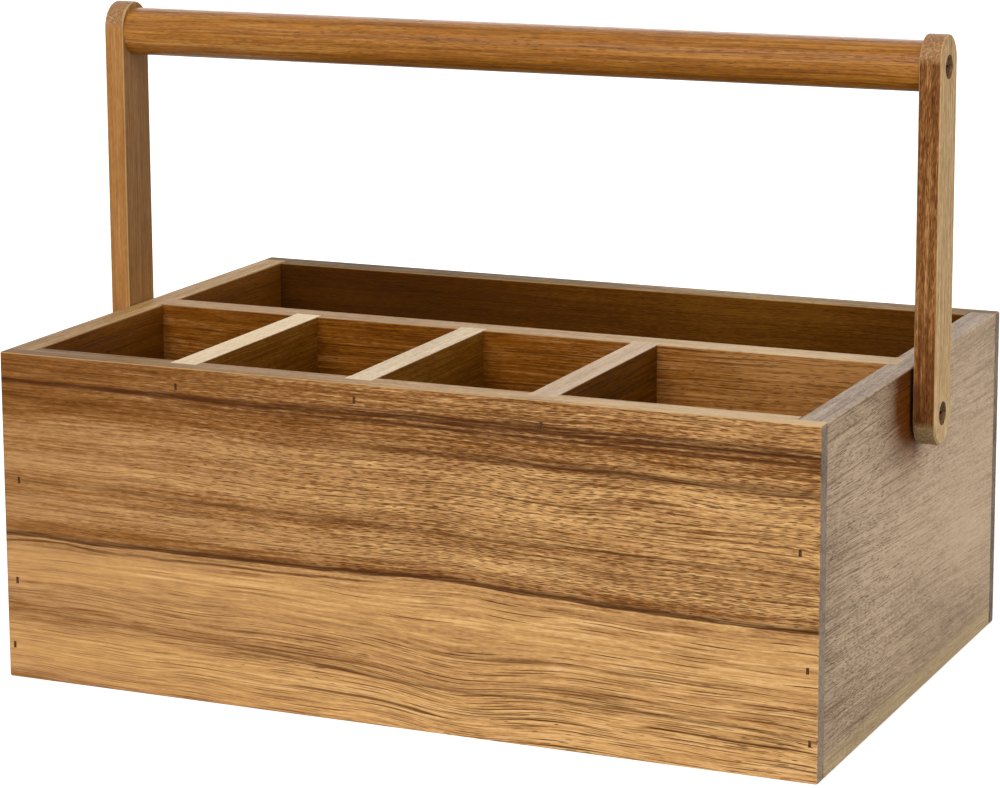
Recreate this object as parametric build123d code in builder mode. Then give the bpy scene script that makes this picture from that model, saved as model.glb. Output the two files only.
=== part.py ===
from build123d import *
import os

# Wooden utensil caddy: an open box with four short pockets in front of one long pocket, and
# a carrying handle that swings on a screw in each side board. Millimetres. The origin is on
# the table under the middle of the box; +X is to the right, +Y to the back, +Z up.

# ---- The boards ----
box_width = 330.0  # outside, left to right
box_depth = 224.0  # outside, front to back
box_height = 129.0
face_board = 12.0  # thickness of the front and back boards
side_board = 11.0
long_divider_board = 13.0
short_divider_board = 11.0
bottom_board = 5.0
edge_ease = 0.8  # radius sanded on the outer edges
divider_ease = 0.5  # the dividers' top edges are sharper

# ---- The pockets ----
long_divider_setback = 2.0  # middle of the long divider, behind the middle of the box
left_pocket = 59.7  # clear widths of the pockets, counted from the left
second_pocket = 62.0
third_pocket = 62.0

# ---- How the boards are let into each other ----
corner_lip = 6.5  # wood left outside the side board's end, on the front and back boards
bottom_lip_face = 5.5  # wood left outside the bottom board, on the front and back boards
bottom_lip_side = 5.5  # the same on the side boards
bottom_lift = 0.5  # the bottom board stays this far above the table
bottom_play = 0.25  # gap round the bottom board's edge
side_housing = 4.0  # depth of the groove that takes the long divider
front_housing = 5.0  # depth of the grooves that take the short dividers' front ends
back_housing = 4.0  # the same for their back ends

# ---- The handle ----
arm_width = 20.5
arm_thickness = 8.5
arm_end = 12.0  # from a hole's middle to the round end of the arm
hole_spacing = 129.5  # between the two holes of an arm
pivot_drop = 18.0  # pivot hole's middle, below the top of the box
dowel_diameter = 19.0
spacer_thickness = 1.2
spacer_diameter = 12.0
side_play = 0.1  # between a spacer and the arm that turns on it, and under the pivot's head

# ---- Screws ----
screw_diameter = 4.0
screw_play = 0.05  # round the shank, in every hole
screw_head_diameter = 8.0
screw_head_height = 2.4
screw_head_round = 0.9
screw_tip = 2.0  # length of the pointed end
cross_length = 4.4  # cross recess in the head
cross_width = 1.0
cross_depth = 1.2
counterbore_diameter = 9.0
counterbore_depth = 3.5
pivot_grip = 18.0  # length of the pivot screw in the side board and the long divider's end
dowel_grip = 20.0  # length of the handle screw inside the dowel
pilot_extra = 0.5  # each hole goes this much deeper than its screw

# ---- Brads ----
brad_length = 20.0
brad_shank = 1.0  # square section
brad_head_width = 1.2
brad_head_length = 2.6
brad_head_thickness = 0.8
brad_sink = 0.6  # each head is driven below the surface
bottom_brad_length = 15.0
# distance from the end of the board, and height above the table
front_left_brads = [(6.9, 79.0), (4.8, 39.0), (2.8, 13.0)]
front_right_brads = [(7.3, 83.0), (4.1, 41.0), (3.0, 14.6)]
back_end_brads = [(5.4, 81.0), (5.0, 40.0), (4.6, 14.0)]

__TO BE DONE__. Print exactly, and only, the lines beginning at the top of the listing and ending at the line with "# the table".

__OUTPUT__.
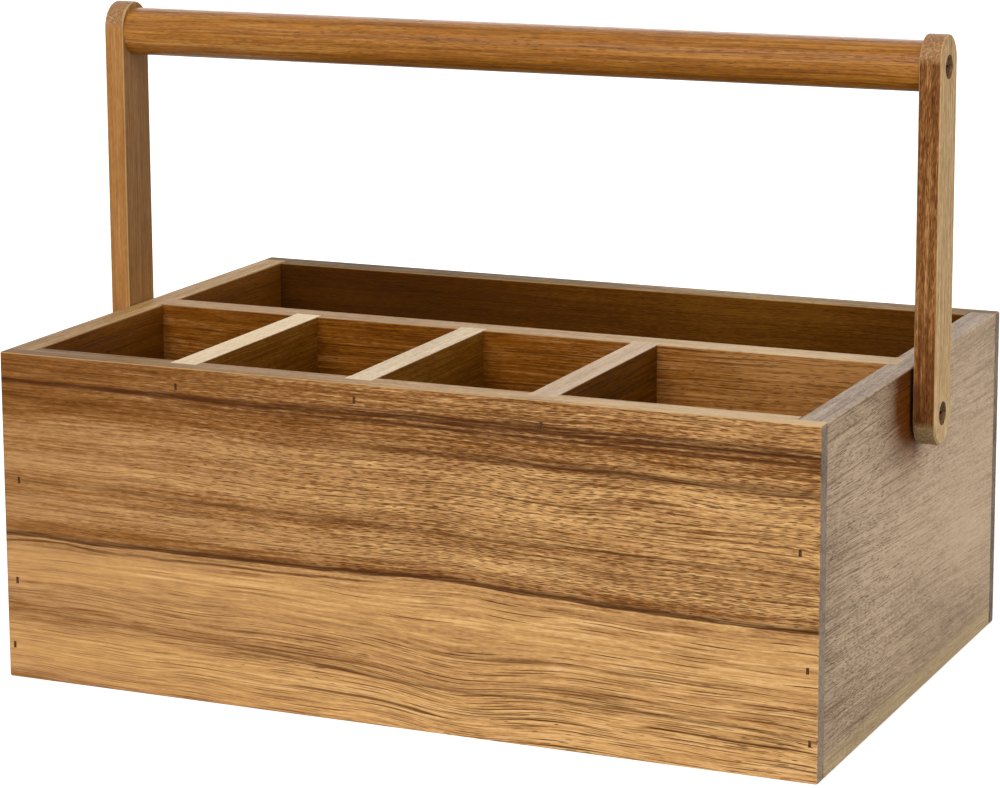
Recreate this object as parametric build123d code in builder mode. Then give the bpy scene script that makes this picture from that model, saved as model.glb. Output the two files only.
=== part.py ===
from build123d import *
import os

# Wooden utensil caddy: an open box with four short pockets in front of one long pocket, and
# a carrying handle that swings on a screw in each side board. Millimetres. The origin is on
# the table under the middle of the box; +X is to the right, +Y to the back, +Z up.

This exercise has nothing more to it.